泌尿器科が花形の米国で一流の臨床・基礎を経験
——ベイラー医科大学の泌尿器科に留学されました。
頴川 小柴健先生から紹介して頂いたピーター・スカルディーノ先生は、当時、アメリカの泌尿器科学会で飛ぶ鳥を落とす勢いの方でした。元々アメリカでは前立腺がんの罹患率が高く人種差が有ると言われていました。この時日本では胃がんが最も多く、前立腺がんは未だ10位前後でした。
——アメリカの医学界で前立腺がんが花形と言われるのは、患者数が多いからなのでしょうか?
頴川 前立腺がんは、基本的には年齢が高い方の病気で、国のトップの方がよく罹る事からも名が知られています。勢い泌尿器科は国家予算で大型研究資金が付く事の多い重要分野でした。又、「all for one」のアメリカでは、全研究者に研究費を細かく配分するのではなく、有望と思われる分野に一挙に数十億円という研究費が与えられます。当時、この「分野」の1つ目がエイズで、2つ目が前立腺がん、つまり、前立腺がんの臨床・研究はオリンピックで例えると陸上の100m走に当たる正に花形だったのです。これには驚きました。
——前立腺がんの道に進む心が決まったのですね。
頴川 結局アメリカには3年半滞在する事になりました。私がいつまでも帰国しなかった為、遂に実家の診療所は弟が継ぐ事になりました。この留学の間、前半はスカルディーノ先生の下で臨床研究を行いました。先生は超一流の臨床家で、世界中から多くの患者さんが訪れていました。後半はティモシー・トンプソン先生からの幸いにも熱烈なお誘いに従い、分子生物学研究を行いました。非常に聡明な方で、米国立がん研究所のSPORE(専門研究プログラム)の巨額な助成金を受けた1人です。先生の口癖は「泌尿器科医は手術ばかりで、少しも腫瘍の生理が分かっていない、分かろうともしない」であり、基礎研究の重要性を教えて下さったのでした。今から思えば、図らずも領域トップの先生方の下で学べた事は、運が良かったとしか言い様がありません。小柴先生が繋いで下さったご縁の不思議を感じます。
アカデミズムの実践を目指して教授に就任
——帰国されてから心境に変化は有りましたか?
頴川 自分の目指す方向がすっかり変わっていました。ベイラーの医局で私は2つの大きなインパクトを受けました。1つ目は彼の地のデイベート文化そのものです。あるトピックに対して、様々な角度から盛んに科学的なディスカッションが行われていました。これを本当に皆でやっている。いささか極端ですが、当時の日本では、教授が「太陽は西から昇る」と言えば、医局員は「そうだよな」と納得する、それで決まりという風潮が有りました。論文、学会発表等での新知見の如何に関わらず、疑念も抱かず先輩のやる様にやる事が至上であったのです。彼の地では活発に科学データというエビデンスを比べて議論する、更にはその結論に裏づけられ根拠に根差した実地臨床に目を見張ったのでした。もう1つは、泌尿器科の教室に大きく立派な研究室が有り、レベルの高い基礎研究による進歩が担保されていた事です。休む事なく稼働する工場の様に自らエビデンスを構築する努力がなされていたのでした。この「超一流の臨床」、「眩いばかりのアカデミズム」に強い憧れと夢を抱き、これが本物だ、出来る事なら自分の手でこれを実現したいと願う様になったのです。私が教授を目指そうと思ったのも、この為でした。
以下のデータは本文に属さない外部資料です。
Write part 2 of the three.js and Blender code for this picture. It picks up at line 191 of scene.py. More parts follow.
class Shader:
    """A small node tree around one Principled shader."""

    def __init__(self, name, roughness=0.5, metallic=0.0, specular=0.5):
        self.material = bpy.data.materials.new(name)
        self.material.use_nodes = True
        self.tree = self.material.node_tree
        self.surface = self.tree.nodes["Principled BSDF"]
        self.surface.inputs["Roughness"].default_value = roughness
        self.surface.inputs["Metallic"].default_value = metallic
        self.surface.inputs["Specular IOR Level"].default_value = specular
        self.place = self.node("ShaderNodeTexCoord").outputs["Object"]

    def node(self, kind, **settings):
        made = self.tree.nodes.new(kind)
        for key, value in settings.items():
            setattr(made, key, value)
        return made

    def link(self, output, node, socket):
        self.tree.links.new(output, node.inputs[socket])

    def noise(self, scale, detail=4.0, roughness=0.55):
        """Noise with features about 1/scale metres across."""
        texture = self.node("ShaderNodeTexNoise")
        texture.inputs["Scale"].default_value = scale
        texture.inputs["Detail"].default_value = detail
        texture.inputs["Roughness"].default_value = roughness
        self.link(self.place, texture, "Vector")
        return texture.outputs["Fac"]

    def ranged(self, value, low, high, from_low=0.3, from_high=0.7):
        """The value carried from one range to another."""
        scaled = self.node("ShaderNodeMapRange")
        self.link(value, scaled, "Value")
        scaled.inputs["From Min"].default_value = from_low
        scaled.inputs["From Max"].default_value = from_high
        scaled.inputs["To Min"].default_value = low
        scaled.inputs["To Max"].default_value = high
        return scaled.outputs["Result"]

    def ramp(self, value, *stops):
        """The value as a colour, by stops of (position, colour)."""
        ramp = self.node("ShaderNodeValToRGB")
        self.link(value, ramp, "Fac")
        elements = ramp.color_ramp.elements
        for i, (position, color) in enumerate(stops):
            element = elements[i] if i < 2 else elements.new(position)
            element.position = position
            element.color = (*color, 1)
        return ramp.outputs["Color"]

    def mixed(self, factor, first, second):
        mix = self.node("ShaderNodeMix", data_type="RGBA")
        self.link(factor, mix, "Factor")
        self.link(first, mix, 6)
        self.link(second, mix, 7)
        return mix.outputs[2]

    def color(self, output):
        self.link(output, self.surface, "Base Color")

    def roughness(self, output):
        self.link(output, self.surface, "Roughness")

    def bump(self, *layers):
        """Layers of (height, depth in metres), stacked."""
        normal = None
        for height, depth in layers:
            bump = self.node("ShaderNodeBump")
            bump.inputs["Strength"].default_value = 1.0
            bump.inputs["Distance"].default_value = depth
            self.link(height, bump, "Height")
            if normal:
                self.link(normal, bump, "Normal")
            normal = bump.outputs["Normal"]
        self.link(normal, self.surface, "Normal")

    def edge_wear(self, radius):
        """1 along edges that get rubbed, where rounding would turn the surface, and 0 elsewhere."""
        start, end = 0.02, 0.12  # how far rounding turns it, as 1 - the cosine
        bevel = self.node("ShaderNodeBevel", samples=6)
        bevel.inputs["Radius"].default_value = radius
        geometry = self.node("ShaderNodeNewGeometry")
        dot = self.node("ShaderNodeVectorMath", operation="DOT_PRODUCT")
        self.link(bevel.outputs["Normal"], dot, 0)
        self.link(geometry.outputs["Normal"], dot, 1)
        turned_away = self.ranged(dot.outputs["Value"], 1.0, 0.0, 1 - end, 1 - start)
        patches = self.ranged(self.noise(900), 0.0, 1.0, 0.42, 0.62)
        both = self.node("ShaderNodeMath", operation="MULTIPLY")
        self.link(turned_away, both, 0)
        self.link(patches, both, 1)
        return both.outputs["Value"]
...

——47歳という若さで教授に就任されましたが「絶対的存在になった」という実感は?
頴川 東京慈恵会医科大学(慈恵)は歴史の長い大学ですから、その様な風潮が全く無い訳ではありません。が、個人的には貧乏性も有ってかご質問の様には出来ません。私達は良い医療を目指していますが、医療は1人で行うものではありません。当然、トップとして高度な治療技術、知識経験を持っていなくてはいけませんが、仮に同様の技量を持つ者を10人育成出来れば、数十倍優れた医療を展開出来る。それがチームの実績、自信として積み上がって行くし、昨今とみに重要性を増す医療安全のゴールも達成出来る。足し算、引き算をして、チームのメリットを最大にして行く様心掛けるのが教授であろうと思うのです。明治時代には洋書は貴重で、アクセス出来る者はほんの一握りだけでした。洋書からの知見を、教授が皆に教えを垂れるという形で指導していました。今は誰でも至って容易に最新情報を得られる時代です。最早「太陽は西から昇る」式のやり方は通用しませんし「絶対」は無いと思います。教授の役割、求められる資質も大きく変わって来たのです。